Departamento de Ciência de Computadores & LIACC
Faculdade de Ciências, Universidade do Porto
Rua do Campo Alegre, 823 4150 Porto, Portugal

Dezembro de 1999


Abstract

There has been an ever growing interest in the study of process-calculi as frameworks for concurrent, distributed, object-oriented languages. These are of particular importance given the adequacy of the object programming model and its widespread use in software development and, ultimately, in Internet applications. The asynchronous pi-calculus is a powerful tool to reason about concurrent process interaction. However, it is not an adequate framework for the implementation of object-oriented languages as its encodings of objects are quite inefficient. Efforts in the implementation of languages based on process calculi have so far failed in providing a unifying framework in the form of a virtual machine specification.

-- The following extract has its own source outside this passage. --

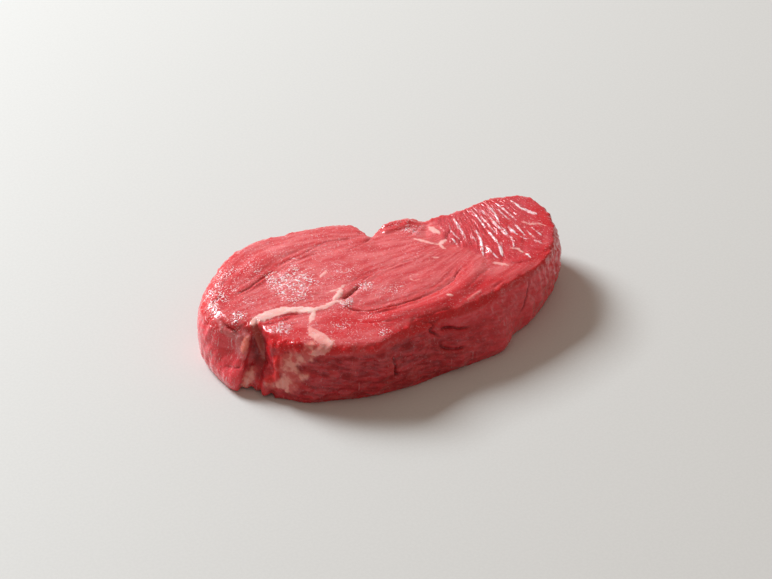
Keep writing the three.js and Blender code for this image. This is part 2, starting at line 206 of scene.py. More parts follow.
SIDE_CREASES = (
    Furrow(
        ((-77.9, 1.8, 25.5), (-76.9, -2.8, 25.0), (-74.2, -7.6, 23.3), (-71.9, -10.7, 21.9)), 1.3, 1.0, 0.1,
    ),
    Furrow(
        ((-16.9, -43.6, 18.3), (-16.6, -44.5, 13.7), (-16.6, -45, 10.3), (-14.2, -44.8, 8.8)), 2.2, 1.0, 0.5,
    ),
    Furrow(((-25.4, -43.6, 19.5), (-25.2, -44.6, 15.5), (-22.5, -45, 12.6)), 0.9, 0.9, 0.3),
    Furrow(
        ((2.6, -33.6, 25.6), (4.4, -35.7, 22.8), (3.0, -37.0, 21.0), (6.7, -37.9, 17.4)), 1.8, 0.9, 0.5,
    ),
    Furrow(
        ((7.3, -36.5, 20.4), (12.5, -36.2, 19.1), (17.4, -36.6, 17.4), (21.8, -35.9, 17.7)), 1.7, 0.9, 0.6,
    ),
    Furrow(
        ((6.5, -38.7, 15.4), (7.0, -39.9, 12.9), (12.2, -40.5, 11.2), (18.2, -40.6, 10.5)), 2.0, 0.9, 0.6,
    ),
    Furrow(
        ((55.7, -22.5, 23.2), (53.9, -24.8, 17.8), (52.2, -26.7, 13.7), (48.0, -28.9, 10.1)), 1.0, 0.8, 0.3,
    ),
    Furrow(((-2.2, -34.2, 25.8), (2.9, -35.1, 23.9), (8.3, -34.1, 24.2)), 1.0, 0.7, 0.3),
    Furrow(((-70.8, -15.6, 10.2), (-75.8, -17.4, 11.1), (-80.0, -12.0, 9.6)), 0.6, 0.8, 0.1),
)
PATCHES = {
    "fat": FAT_BEADS, "glow": GLOW_BEADS, "finger": FINGER_BEADS, "red": RED_BEADS, "sinew": SINEW_BEADS,
    "skin": SKIN_BEADS, "skin_haze_and_sheen": SKIN_HAZE_AND_SHEEN_BEADS,
}
# Patches whose beads are joined into one band
BANDS = ("glow", "finger", "sinew", "skin")
# How far each kind of patch stands out of the side, in millimetres
PATCH_HEIGHTS = {"fat": 0.3, "glow": 0.35, "finger": 0.7, "sinew": 0.7, "skin": 0.3}

# Broad hollows of the solid that the finer furrows take over from, and the foot of the back lump:
# each has a line, a height to fill and a half width
HOLLOWS = (
    (((-73.4, 7.5), (-63.4, 12), (-55.4, 14.5), (-47.4, 19.5), (-31.4, 25), (-19.4, 26.5)), 1.0, 3.2),
    (
        ((-26.4, -15.6), (-22.4, -20.1), (-14.4, -22.6), (6.6, -21.6), (21.6, -16.1), (32.6, -6.6)), 1.25,
        3.2,
    ),
    (((-26.4, -9.1), (-14.9, -3.1), (-5.4, 0), (6.6, 3.5)), 0.7, 2.8),
    (((-64.4, -13.1), (-57.4, -11.6), (-48.4, -12.1), (-39.4, -16.6), (-42.4, -21.6)), 0.4, 2.8),
    (((2.6, 34.5), (0.6, 27.5), (-8.4, 26), (-21.4, 27.5)), 0.7, 3.2),
    (((7.5, 27), (12, 28), (16.5, 28.4), (22, 28)), 0.9, 2.6),
)
# A knob of meat that stands out of the front, as its middle, reach and height
FRONT_KNOB = ((-22, -44, 20), 3.6, 1.6)
# The torn lump on the back rim, and how rough it is in millimetres
BACK_LUMP = Patch(17.5, 30, 10, 4, 0.22)
# The cleft at the thick end
CLEFT = Patch(-65.5, -14.5, 5.5, 9, 1.0)
# Places where the top face is a deeper red
RUDDY = (
    Patch(-66, 26, 10, 8, 0.9), Patch(-74, 15, 11, 18, 1.0), Patch(-54, -24, 12, 7, 0.75),
    Patch(-55, -12.5, 13, 2.5, 0.8), Patch(-14, -37, 18, 4, 0.9), Patch(20, -29, 26, 5, 0.95),
    Patch(38, -24, 24, 8, 1.0), Patch(66, -13, 14, 8, 1.0), Patch(-4, 36, 7, 6, 0.6),
    Patch(17, 29, 12, 6, 0.9), Patch(40, 29, 14, 3, 0.6), Patch(62, 31, 18, 4, 1.0),
    Patch(79.5, 14, 6, 22, 1.0), Patch(-13, -22.5, 9, 1.6, 0.9), Patch(55, 8, 30, 26, 0.55),
    Patch(-58, 25, 18, 14, 0.7), Patch(-68, -8, 6, 7, 0.6), Patch(-18, -30, 20, 8, 1.1),
    Patch(10, -29, 40, 8, 0.95), Patch(-30, -28, 22, 12, 0.8),
)

# Lines that the fine grain of the top face follows, each with its place across the grain
GRAIN_GUIDES = (
    (((-82, 14), (-70, 28), (-58, 36.5), (-45, 41.5), (-15, 42), (-3, 36), (12, 31), (45, 29)), 36),
    (((-84, 0), (-73, 7), (-60, 12.5), (-48, 18.5), (-37, 23.5), (-20, 26), (5, 24), (30, 20)), 18),
    (((-84, -4), (-60, -2), (-40, -2), (-25, -6), (-14, -2), (0, 2), (15, 5), (45, 14)), 0),
    (
        ((-64, -14), (-45, -14), (-26, -16), (-20, -21.5), (-6, -22.8), (11, -20.5), (21, -16.5), (45, 0)),
        -20,
    ),
    (((-62, -22), (-50, -32), (-30, -40), (-18, -42), (-8, -37), (7, -33.5), (45, -25), (72, -10)), -36),
)
# The edge of the coarse muscle: it lies on the right of this line, going from back to front
COARSE_EDGE = (
    (30.7, 35.5), (31.4, 27.8), (32.7, 19.4), (29.7, 13.3), (32.8, 7.6), (36.7, 1.5), (41.9, -6.2),
    (48.1, -11.8), (58.1, -15.8), (74.5, -9.1),
)
COARSE_FAN_X = 52.0
COARSE_FAN_Y = 15.0
COARSE_FAN = 0.02

# Patches of the top face that glitter: wet grains stand up there, and painted glints and painted sheen
# whiten them
GLITTER = (
    Patch(18, 30, 8, 3, 0.45), Patch(-41, 8, 12, 14, 0.8), Patch(-56, 24, 14, 12, 0.4),
    Patch(20, 24, 4, 5, 0.8), Patch(-70, -4, 5, 4, 0.9), Patch(-47.2, 11.3, 6, 9, 1.0),
    Patch(-44.3, -1.7, 7, 4, 0.9), Patch(-38.3, 7.1, 6, 6, 0.8), Patch(-73.8, 14.7, 9, 11, 0.75),
    Patch(-67, 27, 9, 7, 0.6), Patch(-77.5, 7.7, 4, 6, 0.7), Patch(-26.3, -12.9, 4, 3.5, 1.2),
    Patch(-14.3, -6.8, 5, 4, 0.8), Patch(-62.1, 2.8, 7, 5, 0.35), Patch(-18, -25.1, 5, 3, 0.6),
    Patch(-18.9, -36.9, 5, 4, 0.6), Patch(-33.1, -26.3, 7, 5, 0.45), Patch(-55.9, -18.8, 5, 5, 0.8),
    Patch(-69.9, -3.7, 3, 4, 0.9), Patch(-5.5, -13.1, 9, 6, 0.4), Patch(-35.8, 22.5, 8, 4, 0.4),
    Patch(-20.5, 6.8, 12, 10, 0.35), Patch(20, 25.9, 8, 4, 0.5), Patch(13.5, 8.8, 18, 12, 0.15),
    Patch(9.5, -29, 24, 5, 0.15),
)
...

This thesis introduces a virtual machine specification and its implementation for a variant of the pi-calculus -- the TyCO calculus. TyCO features objects and asynchronous messages. Thus, contrary to other calculi such as pi, objects are builtin entities and do not require computationally expensive encodings.

This work starts with the definition of a small kernel language based on TyCO and provides its static semantics, in the form of a type-inference system, and its dynamic semantics, in the form of an abstract machine. This formal framework forms the basis for the design of a virtual machine and language compiler. The virtual machine runs TyCO programs translated into byte-code format. It is compact, architecture independent and performs favorably when compared with other related implementations. The machine is fine-tuned for TyCO but may be used to implement other calculi with minor changes or extensions to its semantics.

Finally, an orthogonal extension of the TyCO calculus is defined to provide support for distributed computations and code mobility. In this model, remote communication and code migration are induced by the lexical scope of names in the base calculus. The model can be applied without change to a wide variety of calculi that fulfill a few, very mild, conditions.